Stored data
+++++

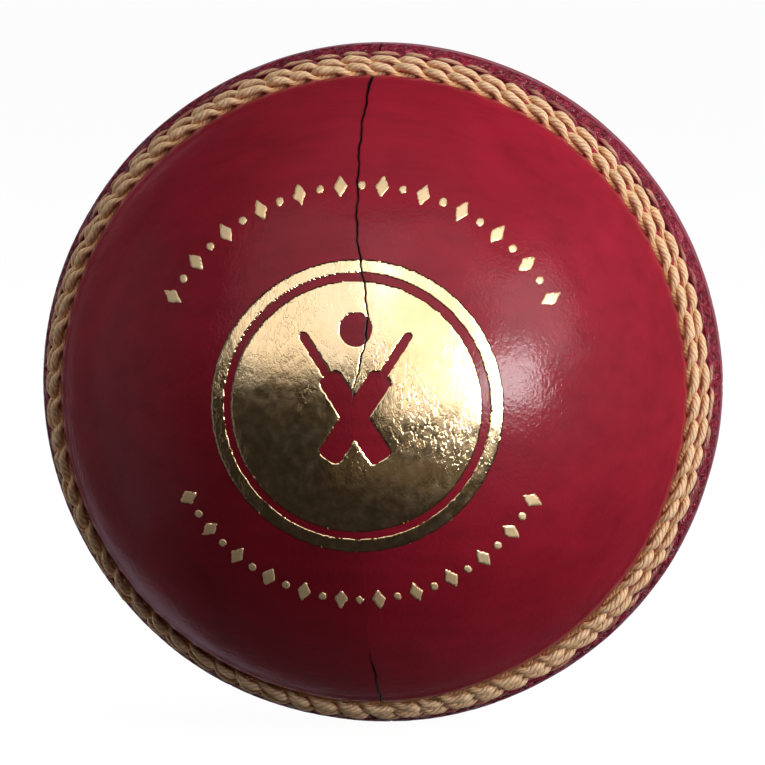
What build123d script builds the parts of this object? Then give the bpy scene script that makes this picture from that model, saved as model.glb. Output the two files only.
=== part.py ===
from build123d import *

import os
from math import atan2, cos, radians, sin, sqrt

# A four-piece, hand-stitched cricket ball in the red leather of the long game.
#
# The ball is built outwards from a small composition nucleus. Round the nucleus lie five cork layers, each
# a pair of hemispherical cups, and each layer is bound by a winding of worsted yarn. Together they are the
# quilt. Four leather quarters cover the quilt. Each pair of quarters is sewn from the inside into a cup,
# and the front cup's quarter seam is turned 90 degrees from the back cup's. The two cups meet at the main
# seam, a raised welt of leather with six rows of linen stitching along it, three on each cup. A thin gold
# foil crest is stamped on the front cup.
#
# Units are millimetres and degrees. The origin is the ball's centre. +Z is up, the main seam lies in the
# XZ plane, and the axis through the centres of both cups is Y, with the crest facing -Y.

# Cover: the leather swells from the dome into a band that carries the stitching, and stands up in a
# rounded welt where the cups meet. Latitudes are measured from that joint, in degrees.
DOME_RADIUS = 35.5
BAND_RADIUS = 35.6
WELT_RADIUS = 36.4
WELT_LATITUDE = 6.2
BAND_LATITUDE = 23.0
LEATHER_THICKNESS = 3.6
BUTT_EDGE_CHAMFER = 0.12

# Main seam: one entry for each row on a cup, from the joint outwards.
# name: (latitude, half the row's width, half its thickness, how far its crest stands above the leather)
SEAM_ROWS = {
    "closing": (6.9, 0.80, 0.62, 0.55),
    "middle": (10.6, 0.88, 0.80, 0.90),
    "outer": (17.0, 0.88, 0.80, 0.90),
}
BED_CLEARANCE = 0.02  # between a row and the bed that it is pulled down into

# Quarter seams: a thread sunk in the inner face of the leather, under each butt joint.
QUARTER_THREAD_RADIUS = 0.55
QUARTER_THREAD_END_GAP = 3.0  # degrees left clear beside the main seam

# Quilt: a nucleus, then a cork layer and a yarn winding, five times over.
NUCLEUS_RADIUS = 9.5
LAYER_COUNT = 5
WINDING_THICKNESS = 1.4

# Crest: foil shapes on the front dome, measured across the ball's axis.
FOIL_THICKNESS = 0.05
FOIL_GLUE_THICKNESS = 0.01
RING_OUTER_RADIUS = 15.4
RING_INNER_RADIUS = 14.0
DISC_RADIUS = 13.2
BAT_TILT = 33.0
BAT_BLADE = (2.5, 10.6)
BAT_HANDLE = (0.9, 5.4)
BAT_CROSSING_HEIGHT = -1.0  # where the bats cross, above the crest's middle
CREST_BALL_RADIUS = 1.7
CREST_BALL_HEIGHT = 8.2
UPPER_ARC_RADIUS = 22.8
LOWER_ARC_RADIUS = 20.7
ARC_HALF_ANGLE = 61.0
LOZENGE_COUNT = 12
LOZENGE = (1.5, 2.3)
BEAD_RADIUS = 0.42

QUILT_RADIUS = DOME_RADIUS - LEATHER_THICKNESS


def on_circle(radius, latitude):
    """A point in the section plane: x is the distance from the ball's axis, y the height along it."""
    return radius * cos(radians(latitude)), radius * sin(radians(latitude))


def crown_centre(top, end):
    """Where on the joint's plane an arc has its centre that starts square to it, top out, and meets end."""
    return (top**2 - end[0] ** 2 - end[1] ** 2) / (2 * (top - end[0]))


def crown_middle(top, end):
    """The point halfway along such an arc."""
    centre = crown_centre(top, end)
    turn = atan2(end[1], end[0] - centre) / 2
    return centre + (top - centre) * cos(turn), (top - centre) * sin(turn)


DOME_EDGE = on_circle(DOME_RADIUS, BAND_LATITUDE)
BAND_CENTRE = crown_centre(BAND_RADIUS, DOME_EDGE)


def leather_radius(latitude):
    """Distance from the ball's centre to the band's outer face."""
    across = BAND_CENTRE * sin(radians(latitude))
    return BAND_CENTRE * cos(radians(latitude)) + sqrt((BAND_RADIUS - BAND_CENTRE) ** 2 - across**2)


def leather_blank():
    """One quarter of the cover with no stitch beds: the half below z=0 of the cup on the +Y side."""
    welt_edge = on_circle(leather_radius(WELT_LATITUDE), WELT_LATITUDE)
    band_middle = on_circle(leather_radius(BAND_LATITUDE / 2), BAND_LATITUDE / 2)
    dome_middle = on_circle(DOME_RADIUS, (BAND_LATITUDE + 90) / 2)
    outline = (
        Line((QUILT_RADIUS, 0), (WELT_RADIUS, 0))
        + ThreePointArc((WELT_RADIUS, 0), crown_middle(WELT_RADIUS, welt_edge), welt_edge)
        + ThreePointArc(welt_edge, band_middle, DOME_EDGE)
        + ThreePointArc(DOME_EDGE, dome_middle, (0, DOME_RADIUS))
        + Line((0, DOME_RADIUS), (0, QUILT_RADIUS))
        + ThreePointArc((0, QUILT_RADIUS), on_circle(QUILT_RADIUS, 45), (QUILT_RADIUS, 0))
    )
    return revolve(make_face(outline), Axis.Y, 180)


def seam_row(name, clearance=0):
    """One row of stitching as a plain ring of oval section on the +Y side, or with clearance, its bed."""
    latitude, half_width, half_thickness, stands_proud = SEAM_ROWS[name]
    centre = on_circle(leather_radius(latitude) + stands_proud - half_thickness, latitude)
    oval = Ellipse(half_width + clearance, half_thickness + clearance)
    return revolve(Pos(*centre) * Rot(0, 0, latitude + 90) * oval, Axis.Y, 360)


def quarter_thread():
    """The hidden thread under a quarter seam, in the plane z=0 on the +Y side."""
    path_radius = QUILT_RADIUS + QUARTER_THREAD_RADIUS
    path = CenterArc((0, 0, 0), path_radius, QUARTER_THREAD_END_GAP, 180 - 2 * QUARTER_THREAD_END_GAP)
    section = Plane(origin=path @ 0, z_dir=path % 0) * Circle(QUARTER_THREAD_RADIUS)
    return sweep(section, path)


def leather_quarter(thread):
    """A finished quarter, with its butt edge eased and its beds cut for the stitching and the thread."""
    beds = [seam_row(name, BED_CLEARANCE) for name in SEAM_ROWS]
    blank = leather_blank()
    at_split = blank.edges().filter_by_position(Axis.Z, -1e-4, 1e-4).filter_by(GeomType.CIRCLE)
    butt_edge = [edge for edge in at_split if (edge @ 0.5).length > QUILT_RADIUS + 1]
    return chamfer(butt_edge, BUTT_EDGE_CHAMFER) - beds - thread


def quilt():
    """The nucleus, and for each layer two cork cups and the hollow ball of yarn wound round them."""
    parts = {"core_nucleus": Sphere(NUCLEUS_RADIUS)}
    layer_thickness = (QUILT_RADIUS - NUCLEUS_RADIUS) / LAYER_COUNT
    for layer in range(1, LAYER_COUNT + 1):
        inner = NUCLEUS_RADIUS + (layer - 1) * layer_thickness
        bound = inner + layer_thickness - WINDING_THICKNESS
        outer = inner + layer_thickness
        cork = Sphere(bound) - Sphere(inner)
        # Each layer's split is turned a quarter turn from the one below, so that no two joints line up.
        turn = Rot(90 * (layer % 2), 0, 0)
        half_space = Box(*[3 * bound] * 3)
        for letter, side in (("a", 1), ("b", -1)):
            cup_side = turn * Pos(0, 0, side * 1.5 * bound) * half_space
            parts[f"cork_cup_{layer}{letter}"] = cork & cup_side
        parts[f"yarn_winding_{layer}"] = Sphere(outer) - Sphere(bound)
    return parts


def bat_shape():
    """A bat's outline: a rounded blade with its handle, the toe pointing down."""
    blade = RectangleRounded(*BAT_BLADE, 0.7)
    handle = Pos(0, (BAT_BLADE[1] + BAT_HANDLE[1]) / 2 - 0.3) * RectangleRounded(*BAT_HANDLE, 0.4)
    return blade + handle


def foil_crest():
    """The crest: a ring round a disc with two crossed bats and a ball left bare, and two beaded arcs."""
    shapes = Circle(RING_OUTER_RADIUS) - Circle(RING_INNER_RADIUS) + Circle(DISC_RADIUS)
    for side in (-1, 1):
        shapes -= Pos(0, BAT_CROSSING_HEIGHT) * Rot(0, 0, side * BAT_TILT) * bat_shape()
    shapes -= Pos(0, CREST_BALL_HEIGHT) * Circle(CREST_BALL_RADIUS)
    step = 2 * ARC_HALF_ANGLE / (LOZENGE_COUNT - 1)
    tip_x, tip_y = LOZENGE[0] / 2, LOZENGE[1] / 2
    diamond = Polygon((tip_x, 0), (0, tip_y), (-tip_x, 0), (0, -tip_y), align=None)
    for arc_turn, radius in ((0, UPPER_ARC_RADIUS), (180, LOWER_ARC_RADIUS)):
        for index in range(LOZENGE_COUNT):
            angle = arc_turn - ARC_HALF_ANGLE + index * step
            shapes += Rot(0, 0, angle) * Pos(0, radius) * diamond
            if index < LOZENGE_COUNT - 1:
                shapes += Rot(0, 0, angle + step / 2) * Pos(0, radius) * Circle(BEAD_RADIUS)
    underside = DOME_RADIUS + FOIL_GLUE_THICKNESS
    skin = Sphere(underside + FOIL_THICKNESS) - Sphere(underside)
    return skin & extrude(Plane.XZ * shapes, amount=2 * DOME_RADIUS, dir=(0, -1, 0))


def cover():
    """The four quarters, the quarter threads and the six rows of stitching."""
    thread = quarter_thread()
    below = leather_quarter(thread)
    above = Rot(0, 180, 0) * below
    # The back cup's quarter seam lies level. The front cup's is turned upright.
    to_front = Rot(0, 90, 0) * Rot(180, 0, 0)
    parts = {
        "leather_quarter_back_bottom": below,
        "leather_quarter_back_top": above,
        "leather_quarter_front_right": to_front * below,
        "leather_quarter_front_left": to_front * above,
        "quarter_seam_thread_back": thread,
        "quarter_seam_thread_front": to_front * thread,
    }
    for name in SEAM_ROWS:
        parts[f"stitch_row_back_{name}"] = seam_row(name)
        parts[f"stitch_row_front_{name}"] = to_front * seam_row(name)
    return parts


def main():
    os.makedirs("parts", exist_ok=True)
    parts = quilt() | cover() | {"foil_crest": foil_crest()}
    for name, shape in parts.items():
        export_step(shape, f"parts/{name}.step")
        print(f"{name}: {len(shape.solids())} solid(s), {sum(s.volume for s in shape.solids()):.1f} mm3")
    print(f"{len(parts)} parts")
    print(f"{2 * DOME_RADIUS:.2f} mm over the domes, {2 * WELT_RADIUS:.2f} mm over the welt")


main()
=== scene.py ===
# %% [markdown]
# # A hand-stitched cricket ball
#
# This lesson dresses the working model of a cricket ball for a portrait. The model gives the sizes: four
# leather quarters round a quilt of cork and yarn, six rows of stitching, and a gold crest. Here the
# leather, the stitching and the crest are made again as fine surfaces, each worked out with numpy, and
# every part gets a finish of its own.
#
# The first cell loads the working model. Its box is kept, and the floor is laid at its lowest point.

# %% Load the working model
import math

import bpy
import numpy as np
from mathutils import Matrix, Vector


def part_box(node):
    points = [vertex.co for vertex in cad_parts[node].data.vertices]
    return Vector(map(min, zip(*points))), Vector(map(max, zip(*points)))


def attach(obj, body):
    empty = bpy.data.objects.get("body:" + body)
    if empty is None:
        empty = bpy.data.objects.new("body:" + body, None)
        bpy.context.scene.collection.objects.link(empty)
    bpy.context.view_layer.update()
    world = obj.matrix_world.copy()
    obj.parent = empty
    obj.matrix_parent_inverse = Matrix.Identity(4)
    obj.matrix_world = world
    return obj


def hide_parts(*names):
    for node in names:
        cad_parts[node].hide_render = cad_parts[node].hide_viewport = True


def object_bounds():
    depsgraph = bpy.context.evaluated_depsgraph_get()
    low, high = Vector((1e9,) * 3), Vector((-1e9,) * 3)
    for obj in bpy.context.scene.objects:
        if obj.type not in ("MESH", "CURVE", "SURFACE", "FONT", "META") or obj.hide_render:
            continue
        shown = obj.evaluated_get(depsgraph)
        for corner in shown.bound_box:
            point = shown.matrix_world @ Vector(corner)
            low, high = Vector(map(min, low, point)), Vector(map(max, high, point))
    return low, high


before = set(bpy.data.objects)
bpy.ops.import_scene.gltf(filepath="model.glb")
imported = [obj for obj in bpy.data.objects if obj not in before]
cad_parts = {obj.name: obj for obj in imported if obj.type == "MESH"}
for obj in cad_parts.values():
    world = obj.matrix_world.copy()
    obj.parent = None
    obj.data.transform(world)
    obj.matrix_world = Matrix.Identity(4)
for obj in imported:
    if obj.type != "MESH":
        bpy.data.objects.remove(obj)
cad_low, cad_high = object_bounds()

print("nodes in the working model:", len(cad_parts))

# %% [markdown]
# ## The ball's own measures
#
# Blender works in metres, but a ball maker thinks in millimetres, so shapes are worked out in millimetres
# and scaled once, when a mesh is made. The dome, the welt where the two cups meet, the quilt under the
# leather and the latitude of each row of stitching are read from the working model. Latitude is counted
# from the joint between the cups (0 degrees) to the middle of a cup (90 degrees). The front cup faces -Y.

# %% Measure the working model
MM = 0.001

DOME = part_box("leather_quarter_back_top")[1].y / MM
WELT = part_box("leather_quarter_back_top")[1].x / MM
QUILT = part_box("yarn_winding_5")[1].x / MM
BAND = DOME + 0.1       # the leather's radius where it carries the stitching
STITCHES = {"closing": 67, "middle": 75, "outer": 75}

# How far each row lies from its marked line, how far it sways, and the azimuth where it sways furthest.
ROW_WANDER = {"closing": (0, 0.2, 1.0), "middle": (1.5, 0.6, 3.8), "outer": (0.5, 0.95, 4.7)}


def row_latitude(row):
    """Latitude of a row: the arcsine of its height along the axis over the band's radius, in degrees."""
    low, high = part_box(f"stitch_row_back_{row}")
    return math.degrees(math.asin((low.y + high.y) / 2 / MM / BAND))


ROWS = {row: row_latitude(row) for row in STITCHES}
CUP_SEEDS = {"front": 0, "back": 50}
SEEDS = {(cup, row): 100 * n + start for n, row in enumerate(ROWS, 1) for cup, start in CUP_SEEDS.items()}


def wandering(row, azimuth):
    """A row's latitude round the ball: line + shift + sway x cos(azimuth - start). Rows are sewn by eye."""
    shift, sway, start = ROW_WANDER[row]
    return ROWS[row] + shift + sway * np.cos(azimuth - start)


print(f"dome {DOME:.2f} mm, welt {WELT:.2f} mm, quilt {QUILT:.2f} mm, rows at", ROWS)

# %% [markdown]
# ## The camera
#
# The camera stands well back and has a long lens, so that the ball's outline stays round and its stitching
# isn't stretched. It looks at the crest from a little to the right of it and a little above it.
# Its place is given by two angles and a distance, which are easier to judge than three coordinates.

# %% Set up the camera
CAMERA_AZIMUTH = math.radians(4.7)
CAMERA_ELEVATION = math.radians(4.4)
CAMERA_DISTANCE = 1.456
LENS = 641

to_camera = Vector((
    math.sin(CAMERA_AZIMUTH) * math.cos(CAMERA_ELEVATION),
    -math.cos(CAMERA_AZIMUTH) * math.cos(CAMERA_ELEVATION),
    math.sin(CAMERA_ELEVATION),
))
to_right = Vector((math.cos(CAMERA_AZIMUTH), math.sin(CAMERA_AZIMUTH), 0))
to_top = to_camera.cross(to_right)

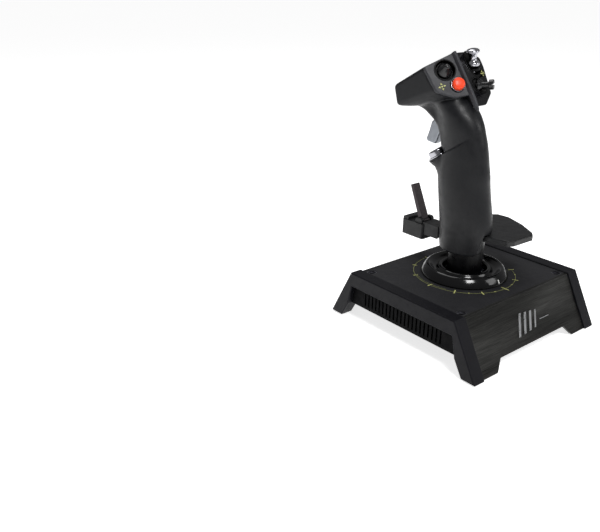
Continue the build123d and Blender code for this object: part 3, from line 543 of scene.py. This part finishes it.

+++++

WORK TO COMPLETE ::
Keep both end lines and retype everything in the records above from the line containing "parts = quilt()" through the line containing "bpy.context.scene.collection.objects.link(empty)", exactly, with nothing else.

THE COMPLETED TASK ::
    parts = quilt() | cover() | {"foil_crest": foil_crest()}
    for name, shape in parts.items():
        export_step(shape, f"parts/{name}.step")
        print(f"{name}: {len(shape.solids())} solid(s), {sum(s.volume for s in shape.solids()):.1f} mm3")
    print(f"{len(parts)} parts")
    print(f"{2 * DOME_RADIUS:.2f} mm over the domes, {2 * WELT_RADIUS:.2f} mm over the welt")


main()
=== scene.py ===
# %% [markdown]
# # A hand-stitched cricket ball
#
# This lesson dresses the working model of a cricket ball for a portrait. The model gives the sizes: four
# leather quarters round a quilt of cork and yarn, six rows of stitching, and a gold crest. Here the
# leather, the stitching and the crest are made again as fine surfaces, each worked out with numpy, and
# every part gets a finish of its own.
#
# The first cell loads the working model. Its box is kept, and the floor is laid at its lowest point.

# %% Load the working model
import math

import bpy
import numpy as np
from mathutils import Matrix, Vector


def part_box(node):
    points = [vertex.co for vertex in cad_parts[node].data.vertices]
    return Vector(map(min, zip(*points))), Vector(map(max, zip(*points)))


def attach(obj, body):
    empty = bpy.data.objects.get("body:" + body)
    if empty is None:
        empty = bpy.data.objects.new("body:" + body, None)
        bpy.context.scene.collection.objects.link(empty)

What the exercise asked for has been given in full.